On appeal, petitioner contends that: (1) his intimidation conviction is not supported by constitutionally adequate evidence; and (2) the district court erred in concluding that some of his claims are barred by procedural default. Respondent contends that petitioner's claims are either barred by procedural default or otherwise lack merit. Upon consideration, the judgment is affirmed essentially for the reasons stated by the district court in its opinions and orders filed September 29, 1994, and April 23, 1995.

This court reviews de novo the dismissal of a petition for habeas corpus relief. Carter v. Sowders, 5 F.3d 975, 978 (6th Cir. 1993), cert. denied, 114 S. Ct. 1867 (1994). Generally, a Sec. 2254 petitioner is required to fairly present claims for habeas corpus relief to the state courts before relief is available in the federal courts. See Castille v. Peoples, 489 U.S. 346, 349 (1989). In essence, claims must be argued before the state courts in a manner which alerts the courts to federal constitutional claims. Riggins v. McMackin, 935 F.2d 790, 792-93 (6th Cir. 1991); Shoultes v. Laidlaw, 886 F.2d 114, 117 (6th Cir. 1989); Rudolph v. Parke, 856 F.2d 738, 739-40 (6th Cir. 1988). A federal court may not review a federal claim for habeas corpus relief which petitioner has defaulted in the state courts. Coleman v. Thompson, 501 U.S. 722, 750 (1991). Claims which petitioner could have presented to the state courts but which are now barred by state procedural rule are deemed procedurally defaulted. See Murray v. Carrier, 477 U.S. 478, 485 (1986). Federal habeas review of procedurally defaulted claims is precluded unless petitioner can demonstrate cause for the default and actual prejudice as a result of the alleged violation of federal law. Teague v. Lane, 489 U.S. 288, 298-99 (1989); Murray, 477 U.S. at 488 (1986); Riggins, 935 F.2d at 793.

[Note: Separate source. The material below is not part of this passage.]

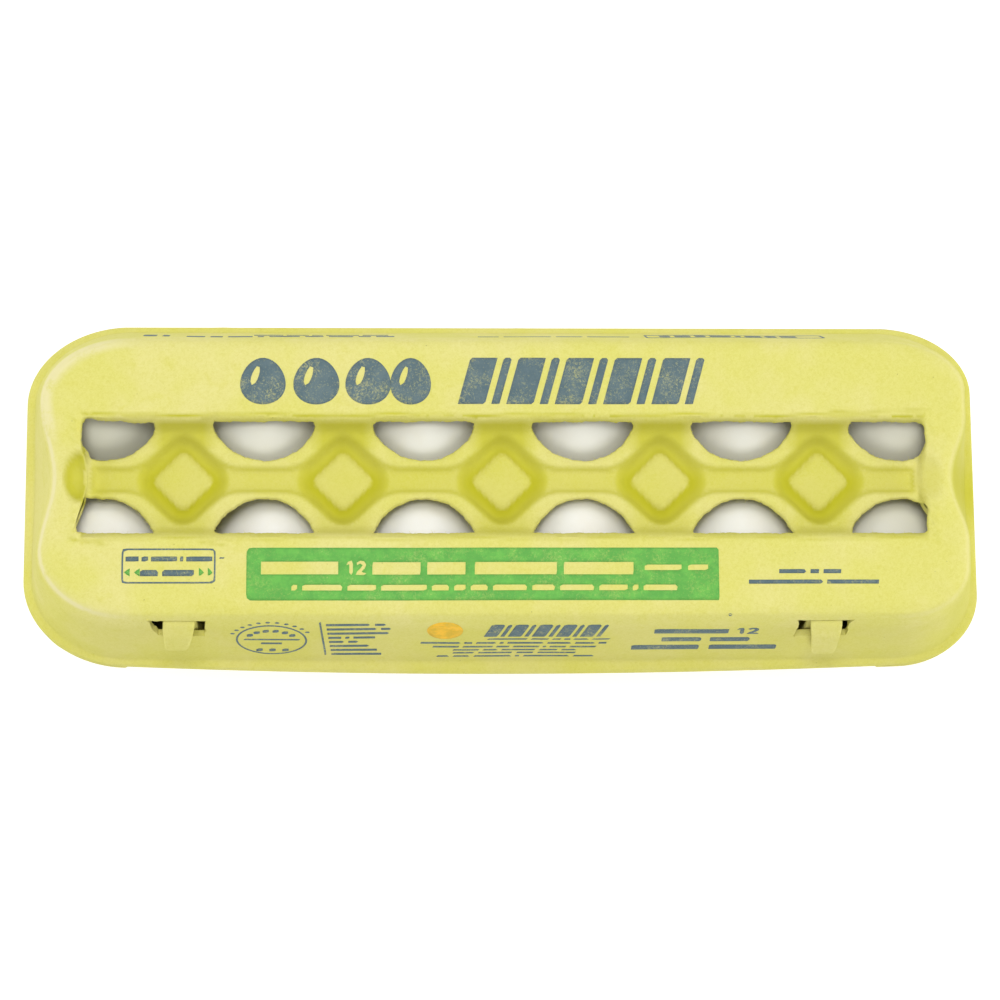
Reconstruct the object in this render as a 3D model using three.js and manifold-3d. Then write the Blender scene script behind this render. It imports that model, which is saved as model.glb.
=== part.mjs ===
// Egg carton for a dozen, shut, with its twelve eggs.
//
// A moulded-pulp tray of 2 x 6 cups carries a lid that hinges along the back rim. The lid has a
// sunken band along its middle with a viewing window over each egg and a diamond over each post of
// the tray. A flap on the tray's front rim stands inside the lid's front wall, and its two tabs
// hook out through slots in that wall.
//
// Millimetres, +Z up. X runs along the carton, -Y is the front with the lock. The pieces are drawn
// about the line midway between the two rows of cups, and the group is then moved along Y so that
// the origin lies under the middle of the bounding box.

import * as THREE from 'three';
import { mergeVertices } from 'three/addons/utils/BufferGeometryUtils.js';
import Module from 'manifold-3d';

const wasm = await Module();
wasm.setup();

// ---------------------------------------------------------------- driving dimensions

const LENGTH = 300;
const HALF_DEPTH = 54.25;
const FRONT_BOW = 2.5; // the front lip bows out this much at the middle
const HEIGHT = 70;
const RIM = 36; // height of the parting plane between tray and lid
const PULP = 1.8; // thickness of the moulded wall
const SEAM = 0.15; // each rim stops this short of the parting plane

const PITCH = 49.2; // cup to cup along the carton
const ROW = 24.3; // each row's distance from the middle line
const COLUMNS = [-2.5, -1.5, -0.5, 0.5, 1.5, 2.5].map((n) => n * PITCH);
const POSTS = [-2, -1, 0, 1, 2].map((n) => n * PITCH);

const CORNER = { back: { x: 34, y: 29 }, front: { x: 31, y: 24 } }; // rim corner radii
const WAIST_DEPTH = 4.2; // how far each end of the lid is pinched in at its middle
const WAIST_REACH = 25;
const ARC_STEPS = 6;
const END_STEPS = 8;
const FRONT_STEPS = 8;

// The sunken band in the lid's top.
const BAND = { halfX: 129.3, halfY: 19.4, footX: 126.8, footY: 14.8, depth: 6 };
const BAND_FLOOR = HEIGHT - BAND.depth;
const CHANNEL = { halfX: 126, topHalf: 3.8, floorHalf: 1.7, depth: 1.6 };
const DIAMOND = { depth: 4, raised: 1.8 }; // groove below the band's floor, flat above the groove
const NOTCH = { footX: 127, topX: 134, footHalf: 9, tipHalf: 5, mouthHalf: 10.2 };

// Viewing windows: part of a circle round the egg's axis, cut straight on the outer side.
const WINDOW = { radius: 18, straightAt: 17.4, endX: 129, backCorner: 2.8, frontCorner: 1.4 };

// Lock: slots in the lid's front wall, and the hooks that come through them.
const SLOTS = [
  { x: -99.5, width: 16.4 },
  { x: 97.1, width: 15.4 },
];
const SLOT = { low: 53.5, high: 64.5 };
const FLAP = { halfX: 116, top: 46, thickness: 1.6, gap: 0.55, lift: 0.4, creaseIn: 3.9 };
const EAR = { top: 61.4, footHalf: 9.5, topHalf: 5.9 };
const HOOK = { topHalf: 5.7, tipHalf: 4.2, tip: 48.8 };

// Cups of the tray: half width and corner radius at each height, outside and inside.
const CUP_OUTSIDE = [
  { z: 0, half: 12.2, corner: 7.5 },
  { z: 1.8, half: 13.6, corner: 8.5 },
  { z: 25.5, half: 24.6, corner: 17 },
  { z: 34, half: 24.6, corner: 18 },
];
const CUP_INSIDE = [
  { z: 1.8, half: 11.2, corner: 6.8 },
  { z: 3.6, half: 12.4, corner: 7.6 },
  { z: 27.3, half: 22.8, corner: 15.6 },
  { z: 38, half: 22.9, corner: 16.4 },
];
const CUP_CORNER_STEPS = 3;
const PAD = { footRadius: 7, topRadius: 5.6, top: 4.5, sides: 8 }; // raised pad under each egg
const SADDLE = { low: 27.6, halfAcross: 7.5, footHalf: 8, topHalf: 12.5 };
const POST_TOP = 57.8;

const EGG = { length: 57.4, radius: 21.7, taper: 0.13, foot: 4.8, sides: 12, rows: 9 };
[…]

Submission of a new claim to a state's highest court on discretionary review does not constitute fair presentation of a claim to the state courts. Castille, 489 U.S. at 349. Petitioner did not argue the claims asserted herein in federal constitutional terms in the Ohio Court of Appeals. While petitioner asserted his claims before the Ohio Supreme Court on discretionary review, this does not constitute fair presentation of his federal claims to the Ohio courts. See id. Moreover, petitioner cannot now present his claims to the Ohio courts in federal constitutional terms because he could have raised them on direct appeal. See Ohio Rev.Code Sec. 2953.21; State v. Cole, 443 N.E.2d 169, 171 (Ohio 1982); State v. Perry, 226 N.E.2d 104, 105 (Ohio 1967). Thus, petitioner must show cause and prejudice before habeas relief is warranted.

Petitioner has made no showing of cause and prejudice in the district court or on appeal, and no facts which would establish cause and prejudice are otherwise apparent in the record. Petitioner's claims lack merit, and the district court correctly concluded that this case does not reflect circumstances in which cause and prejudice need not be shown such as where petitioner is actually innocent or where a miscarriage of justice will otherwise occur. See Coleman, 501 U.S. at 750; Murray, 477 U.S. at 495.

Accordingly, the judgment of the district court is affirmed. Rule 9(b) (3), Rules of the Sixth Circuit.